Ben Graham insisted that "Safety must be based on study and standards," and that valuation be "justified by the facts, e.g., the assets, earnings, dividends, definite prospect, as distinct from market quotations established by artificial manipulation or distorted by psychological excesses."

This Time is Different

What prevents us from seeing the Predictable Surprises?

At least 5 major psychological hurdles hamper us.

1. Over-Optimism

2. Illusion of Control - the belief that we can influence the outcome of uncontrollable events

3. Self-Serving Bias - the innate desire to interpret information and act in ways that are supportive of our own self-interests.

4. Myopia - an overt focus on the short term

5. Inattentional Blindness - we simply don't expect to see what we are not looking for

Right for the Wrong Reason

Self-attribution Bias is our habit of attributing good outcomes to our skill as investors, while blaming bad outcomes on something or somebody else.

To combat the pervasive problem of Self-attribution we really need to keep a written record of the decisions we take and the reasons behind those decisions - an Investment Diary.
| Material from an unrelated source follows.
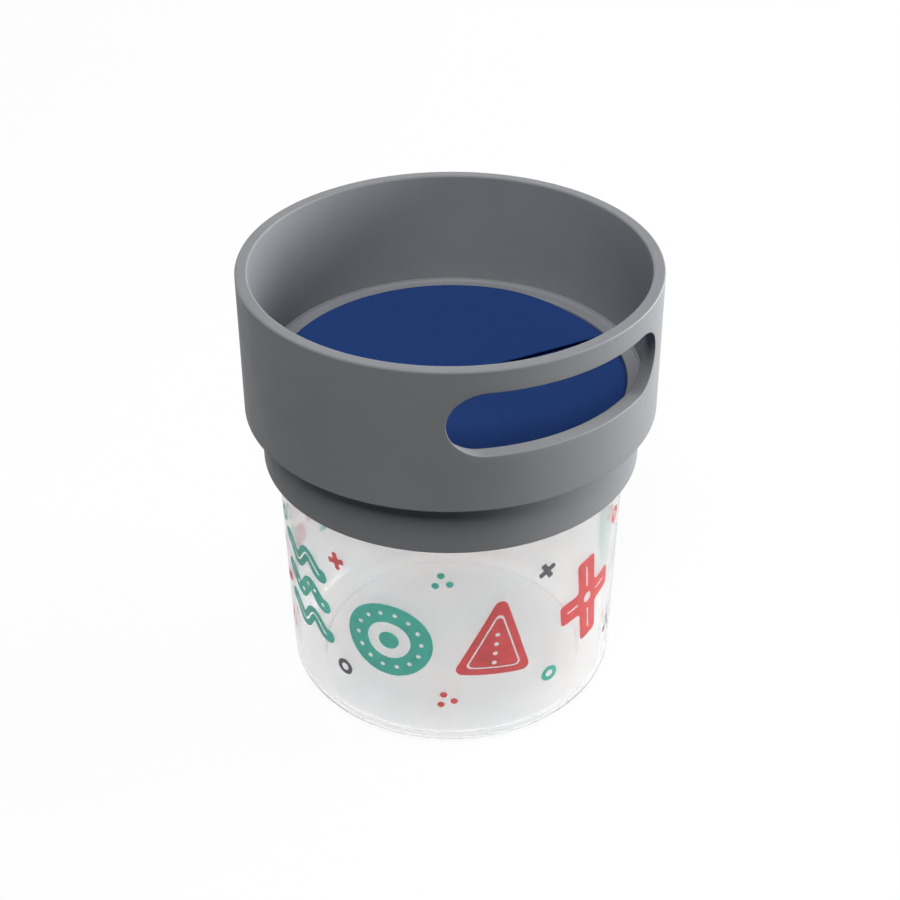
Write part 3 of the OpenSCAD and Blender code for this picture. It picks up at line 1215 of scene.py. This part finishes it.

A real-time Investment Diary can be a very real benefit to investors because it helps to hold us true to our thoughts at the actual point in time, rather than our reassessed version of events after we know the outcomes.

Never Underestimate the Value of Doing Nothing

Not only do we desire quick results but we love to be seen as doing something; we have a distinct bias towards Action.

The urge to act tends to intensify after a loss - a period of poor performance.

Paul Samuelson opined "Investing should be dull. It shouldn't be exciting. Investing should be more like watching paint dry or watching grass grow."

Blaise Pascal said "All men's miseries derive from not being able to sit in a quite room alone."

PROCESS - The One Thing You Can Control

Psychological evidence shows that focusing on outcomes can create all sorts of unwanted actions.

Focus upon process frees us up from the worrying about aspects of investment which we really can't control. Process is the set of rules that govern how we go about investing.